- [WORK TO BE COMPLETED]: Starting at the line that contains "imported = [obj", copy each line through the end of the listing below. Include both ends and output nothing more.

══ RAW DATA ══

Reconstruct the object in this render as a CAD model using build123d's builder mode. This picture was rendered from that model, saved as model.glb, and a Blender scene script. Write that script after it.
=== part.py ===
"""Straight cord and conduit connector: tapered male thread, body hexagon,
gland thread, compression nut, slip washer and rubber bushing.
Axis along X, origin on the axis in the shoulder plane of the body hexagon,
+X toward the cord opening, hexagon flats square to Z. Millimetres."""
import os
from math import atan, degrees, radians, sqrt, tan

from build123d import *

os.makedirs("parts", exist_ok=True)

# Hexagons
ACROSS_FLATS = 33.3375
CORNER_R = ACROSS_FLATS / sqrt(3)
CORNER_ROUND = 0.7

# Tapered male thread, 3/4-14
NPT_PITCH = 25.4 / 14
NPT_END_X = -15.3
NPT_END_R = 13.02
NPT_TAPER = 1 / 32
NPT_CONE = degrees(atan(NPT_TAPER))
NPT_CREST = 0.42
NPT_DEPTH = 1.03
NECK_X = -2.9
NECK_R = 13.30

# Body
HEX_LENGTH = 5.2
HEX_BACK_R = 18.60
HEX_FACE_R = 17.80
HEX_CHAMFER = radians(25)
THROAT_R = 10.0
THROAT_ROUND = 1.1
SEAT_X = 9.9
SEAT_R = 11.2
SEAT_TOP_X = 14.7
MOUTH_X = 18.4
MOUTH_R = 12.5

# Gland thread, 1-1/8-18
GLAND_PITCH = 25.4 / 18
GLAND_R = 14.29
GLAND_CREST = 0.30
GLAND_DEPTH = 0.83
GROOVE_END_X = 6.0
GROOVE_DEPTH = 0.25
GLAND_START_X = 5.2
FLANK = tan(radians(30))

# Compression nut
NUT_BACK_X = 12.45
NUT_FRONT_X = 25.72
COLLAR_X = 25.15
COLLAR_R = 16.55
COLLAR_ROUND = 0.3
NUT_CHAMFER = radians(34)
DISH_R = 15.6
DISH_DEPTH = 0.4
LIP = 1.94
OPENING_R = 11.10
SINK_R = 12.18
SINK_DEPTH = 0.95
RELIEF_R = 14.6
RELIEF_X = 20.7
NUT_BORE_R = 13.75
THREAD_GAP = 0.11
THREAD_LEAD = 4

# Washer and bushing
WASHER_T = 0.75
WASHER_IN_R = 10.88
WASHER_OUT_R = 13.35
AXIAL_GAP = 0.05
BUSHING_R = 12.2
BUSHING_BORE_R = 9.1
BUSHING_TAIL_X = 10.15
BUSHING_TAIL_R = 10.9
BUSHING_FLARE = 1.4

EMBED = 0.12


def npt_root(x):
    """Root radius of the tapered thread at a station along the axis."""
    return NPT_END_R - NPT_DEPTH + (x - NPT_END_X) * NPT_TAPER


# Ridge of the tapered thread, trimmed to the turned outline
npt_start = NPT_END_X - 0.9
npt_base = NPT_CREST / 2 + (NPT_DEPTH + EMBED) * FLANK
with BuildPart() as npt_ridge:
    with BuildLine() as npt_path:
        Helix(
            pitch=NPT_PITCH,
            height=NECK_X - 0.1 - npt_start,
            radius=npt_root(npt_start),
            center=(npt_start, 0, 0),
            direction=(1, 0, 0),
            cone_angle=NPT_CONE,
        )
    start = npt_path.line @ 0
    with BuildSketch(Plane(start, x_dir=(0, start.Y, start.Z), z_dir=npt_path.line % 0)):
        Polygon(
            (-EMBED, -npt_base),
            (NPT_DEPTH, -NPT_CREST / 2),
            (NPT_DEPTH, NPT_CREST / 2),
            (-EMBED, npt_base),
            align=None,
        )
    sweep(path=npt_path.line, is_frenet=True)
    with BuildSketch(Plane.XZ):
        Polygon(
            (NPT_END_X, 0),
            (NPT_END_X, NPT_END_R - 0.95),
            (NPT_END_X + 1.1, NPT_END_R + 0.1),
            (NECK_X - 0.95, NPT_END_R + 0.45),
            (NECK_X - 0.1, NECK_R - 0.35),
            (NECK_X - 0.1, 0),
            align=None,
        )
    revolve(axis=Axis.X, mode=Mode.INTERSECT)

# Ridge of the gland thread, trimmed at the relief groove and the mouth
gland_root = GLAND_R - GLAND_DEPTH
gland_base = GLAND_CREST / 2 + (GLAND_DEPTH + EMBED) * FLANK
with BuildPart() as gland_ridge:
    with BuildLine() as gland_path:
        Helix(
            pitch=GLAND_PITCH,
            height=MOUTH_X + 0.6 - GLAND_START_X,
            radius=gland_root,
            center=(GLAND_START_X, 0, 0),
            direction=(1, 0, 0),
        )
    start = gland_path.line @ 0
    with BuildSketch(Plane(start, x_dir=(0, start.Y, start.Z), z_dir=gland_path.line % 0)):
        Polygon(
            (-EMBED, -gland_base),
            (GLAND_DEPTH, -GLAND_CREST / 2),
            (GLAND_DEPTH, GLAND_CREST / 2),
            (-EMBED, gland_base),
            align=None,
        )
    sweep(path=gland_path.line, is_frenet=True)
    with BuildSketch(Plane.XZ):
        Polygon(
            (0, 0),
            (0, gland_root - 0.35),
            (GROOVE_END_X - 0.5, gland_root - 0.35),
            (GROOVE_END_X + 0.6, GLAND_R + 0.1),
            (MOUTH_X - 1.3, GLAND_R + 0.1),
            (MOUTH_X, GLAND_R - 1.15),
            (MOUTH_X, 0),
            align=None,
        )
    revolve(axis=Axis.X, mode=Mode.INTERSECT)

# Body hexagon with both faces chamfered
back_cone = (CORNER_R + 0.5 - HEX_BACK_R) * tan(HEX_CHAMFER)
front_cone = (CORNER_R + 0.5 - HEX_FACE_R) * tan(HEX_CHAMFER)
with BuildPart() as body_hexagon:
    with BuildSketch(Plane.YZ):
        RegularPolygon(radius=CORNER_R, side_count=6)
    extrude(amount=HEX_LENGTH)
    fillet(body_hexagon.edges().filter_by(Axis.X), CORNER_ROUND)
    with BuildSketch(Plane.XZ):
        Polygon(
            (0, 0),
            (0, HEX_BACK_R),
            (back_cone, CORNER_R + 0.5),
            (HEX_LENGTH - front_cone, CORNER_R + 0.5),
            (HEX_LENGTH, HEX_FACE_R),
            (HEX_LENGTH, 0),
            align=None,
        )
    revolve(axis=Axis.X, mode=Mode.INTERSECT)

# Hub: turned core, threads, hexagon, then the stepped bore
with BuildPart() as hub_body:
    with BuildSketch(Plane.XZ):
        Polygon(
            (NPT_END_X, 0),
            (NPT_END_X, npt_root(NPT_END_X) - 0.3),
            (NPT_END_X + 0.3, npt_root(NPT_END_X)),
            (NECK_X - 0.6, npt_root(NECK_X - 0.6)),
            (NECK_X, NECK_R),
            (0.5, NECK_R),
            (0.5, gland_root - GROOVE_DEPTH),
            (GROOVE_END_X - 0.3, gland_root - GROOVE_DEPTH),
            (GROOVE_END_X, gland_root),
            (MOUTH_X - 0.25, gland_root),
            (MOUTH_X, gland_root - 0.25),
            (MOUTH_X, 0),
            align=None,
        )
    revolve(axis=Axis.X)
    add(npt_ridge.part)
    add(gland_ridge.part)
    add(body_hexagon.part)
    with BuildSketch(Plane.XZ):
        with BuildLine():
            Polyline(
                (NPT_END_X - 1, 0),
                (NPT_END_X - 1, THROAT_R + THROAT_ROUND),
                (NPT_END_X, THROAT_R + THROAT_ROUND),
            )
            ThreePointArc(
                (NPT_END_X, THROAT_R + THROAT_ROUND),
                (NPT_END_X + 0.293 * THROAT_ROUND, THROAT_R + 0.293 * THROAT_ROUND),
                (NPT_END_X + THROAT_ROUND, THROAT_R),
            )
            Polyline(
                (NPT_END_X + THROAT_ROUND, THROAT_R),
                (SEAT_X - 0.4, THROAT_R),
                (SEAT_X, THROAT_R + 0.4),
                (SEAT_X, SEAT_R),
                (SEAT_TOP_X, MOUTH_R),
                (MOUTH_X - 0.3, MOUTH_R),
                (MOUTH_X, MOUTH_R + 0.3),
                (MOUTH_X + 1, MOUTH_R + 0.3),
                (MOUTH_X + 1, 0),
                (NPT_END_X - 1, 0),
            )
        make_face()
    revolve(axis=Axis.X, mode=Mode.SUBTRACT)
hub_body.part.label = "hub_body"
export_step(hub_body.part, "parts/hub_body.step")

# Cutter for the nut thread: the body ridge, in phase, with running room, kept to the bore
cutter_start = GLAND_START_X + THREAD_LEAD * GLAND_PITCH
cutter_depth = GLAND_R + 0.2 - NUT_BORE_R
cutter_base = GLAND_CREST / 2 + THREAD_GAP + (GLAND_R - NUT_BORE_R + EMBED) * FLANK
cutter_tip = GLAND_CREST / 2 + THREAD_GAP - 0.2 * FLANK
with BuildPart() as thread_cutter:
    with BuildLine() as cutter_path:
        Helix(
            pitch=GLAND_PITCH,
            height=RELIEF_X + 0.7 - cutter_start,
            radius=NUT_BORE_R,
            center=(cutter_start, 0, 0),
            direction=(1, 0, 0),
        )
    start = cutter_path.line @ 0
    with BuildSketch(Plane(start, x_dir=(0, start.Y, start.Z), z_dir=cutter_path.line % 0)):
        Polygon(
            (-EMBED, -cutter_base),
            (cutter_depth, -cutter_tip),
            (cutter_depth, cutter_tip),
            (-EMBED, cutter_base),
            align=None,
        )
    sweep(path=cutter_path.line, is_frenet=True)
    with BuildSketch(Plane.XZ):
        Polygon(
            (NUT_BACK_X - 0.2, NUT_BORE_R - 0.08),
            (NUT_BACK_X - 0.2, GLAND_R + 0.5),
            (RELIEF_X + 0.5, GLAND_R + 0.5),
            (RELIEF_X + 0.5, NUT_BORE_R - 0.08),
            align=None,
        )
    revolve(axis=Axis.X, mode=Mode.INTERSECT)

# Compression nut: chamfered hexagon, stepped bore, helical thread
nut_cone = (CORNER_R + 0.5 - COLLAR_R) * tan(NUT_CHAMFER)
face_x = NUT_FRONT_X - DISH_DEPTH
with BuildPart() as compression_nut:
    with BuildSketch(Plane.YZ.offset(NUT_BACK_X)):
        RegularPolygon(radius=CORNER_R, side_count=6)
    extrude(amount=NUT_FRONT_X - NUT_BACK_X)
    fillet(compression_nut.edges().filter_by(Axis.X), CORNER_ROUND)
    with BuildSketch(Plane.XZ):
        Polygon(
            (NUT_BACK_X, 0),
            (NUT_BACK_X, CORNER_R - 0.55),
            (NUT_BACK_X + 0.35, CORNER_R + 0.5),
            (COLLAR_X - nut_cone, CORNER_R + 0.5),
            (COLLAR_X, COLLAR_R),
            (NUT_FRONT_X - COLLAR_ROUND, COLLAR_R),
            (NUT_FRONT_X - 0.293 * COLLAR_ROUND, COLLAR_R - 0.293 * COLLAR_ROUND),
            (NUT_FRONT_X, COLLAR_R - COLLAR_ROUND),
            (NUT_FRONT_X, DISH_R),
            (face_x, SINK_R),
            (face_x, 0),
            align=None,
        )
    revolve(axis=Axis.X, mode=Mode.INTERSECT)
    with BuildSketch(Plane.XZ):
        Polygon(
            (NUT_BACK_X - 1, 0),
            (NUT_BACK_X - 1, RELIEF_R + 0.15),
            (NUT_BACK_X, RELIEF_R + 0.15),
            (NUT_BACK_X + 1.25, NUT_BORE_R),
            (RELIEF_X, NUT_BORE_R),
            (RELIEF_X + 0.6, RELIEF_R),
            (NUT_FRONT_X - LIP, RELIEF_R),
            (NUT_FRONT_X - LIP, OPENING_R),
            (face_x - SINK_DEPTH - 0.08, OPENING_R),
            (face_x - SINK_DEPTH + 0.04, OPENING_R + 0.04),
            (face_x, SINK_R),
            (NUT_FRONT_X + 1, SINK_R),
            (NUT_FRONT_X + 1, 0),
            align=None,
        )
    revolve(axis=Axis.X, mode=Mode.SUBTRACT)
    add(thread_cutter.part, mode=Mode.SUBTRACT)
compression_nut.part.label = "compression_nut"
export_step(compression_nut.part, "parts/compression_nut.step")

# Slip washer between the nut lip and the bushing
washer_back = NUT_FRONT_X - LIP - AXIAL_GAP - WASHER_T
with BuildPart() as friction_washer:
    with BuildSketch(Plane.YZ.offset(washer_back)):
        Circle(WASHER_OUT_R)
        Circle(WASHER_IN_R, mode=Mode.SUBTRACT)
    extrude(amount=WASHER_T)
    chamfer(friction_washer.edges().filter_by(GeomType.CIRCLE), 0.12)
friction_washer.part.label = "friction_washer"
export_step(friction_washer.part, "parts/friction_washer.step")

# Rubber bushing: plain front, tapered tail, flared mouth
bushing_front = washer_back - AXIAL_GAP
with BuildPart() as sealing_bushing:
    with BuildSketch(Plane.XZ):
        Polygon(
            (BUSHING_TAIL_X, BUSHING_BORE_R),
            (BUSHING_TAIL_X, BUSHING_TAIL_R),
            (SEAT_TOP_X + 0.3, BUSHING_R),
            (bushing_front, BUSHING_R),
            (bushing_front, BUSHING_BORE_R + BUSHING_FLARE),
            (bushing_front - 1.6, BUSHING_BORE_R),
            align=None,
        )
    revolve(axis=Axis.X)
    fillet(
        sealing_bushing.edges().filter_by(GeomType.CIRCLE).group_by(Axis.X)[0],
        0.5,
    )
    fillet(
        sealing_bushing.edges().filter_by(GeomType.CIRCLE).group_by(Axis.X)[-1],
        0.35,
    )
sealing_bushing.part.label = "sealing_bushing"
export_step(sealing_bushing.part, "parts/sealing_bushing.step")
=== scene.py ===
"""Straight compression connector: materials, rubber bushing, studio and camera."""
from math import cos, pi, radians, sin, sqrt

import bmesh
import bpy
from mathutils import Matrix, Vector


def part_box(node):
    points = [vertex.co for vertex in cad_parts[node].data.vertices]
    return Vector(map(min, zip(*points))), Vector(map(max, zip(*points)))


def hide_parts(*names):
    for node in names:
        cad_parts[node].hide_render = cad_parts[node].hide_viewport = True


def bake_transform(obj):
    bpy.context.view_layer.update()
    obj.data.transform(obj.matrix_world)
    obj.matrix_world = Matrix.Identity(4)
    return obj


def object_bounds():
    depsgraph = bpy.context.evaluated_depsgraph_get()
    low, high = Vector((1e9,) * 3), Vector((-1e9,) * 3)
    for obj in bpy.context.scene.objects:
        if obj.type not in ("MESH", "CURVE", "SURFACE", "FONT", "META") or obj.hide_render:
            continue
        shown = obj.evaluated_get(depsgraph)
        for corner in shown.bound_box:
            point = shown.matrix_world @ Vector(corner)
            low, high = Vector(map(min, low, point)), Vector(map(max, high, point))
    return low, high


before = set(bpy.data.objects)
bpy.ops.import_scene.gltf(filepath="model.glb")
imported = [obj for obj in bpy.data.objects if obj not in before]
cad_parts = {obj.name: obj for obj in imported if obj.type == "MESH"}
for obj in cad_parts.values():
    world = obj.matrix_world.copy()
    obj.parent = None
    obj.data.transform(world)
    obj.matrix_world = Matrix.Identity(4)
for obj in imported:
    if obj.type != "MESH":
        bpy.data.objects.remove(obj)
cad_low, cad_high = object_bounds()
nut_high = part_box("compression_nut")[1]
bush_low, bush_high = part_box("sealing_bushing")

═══

- [COMPLETE ANSWER]:
imported = [obj for obj in bpy.data.objects if obj not in before]
cad_parts = {obj.name: obj for obj in imported if obj.type == "MESH"}
for obj in cad_parts.values():
    world = obj.matrix_world.copy()
    obj.parent = None
    obj.data.transform(world)
    obj.matrix_world = Matrix.Identity(4)
for obj in imported:
    if obj.type != "MESH":
        bpy.data.objects.remove(obj)
cad_low, cad_high = object_bounds()
nut_high = part_box("compression_nut")[1]
bush_low, bush_high = part_box("sealing_bushing")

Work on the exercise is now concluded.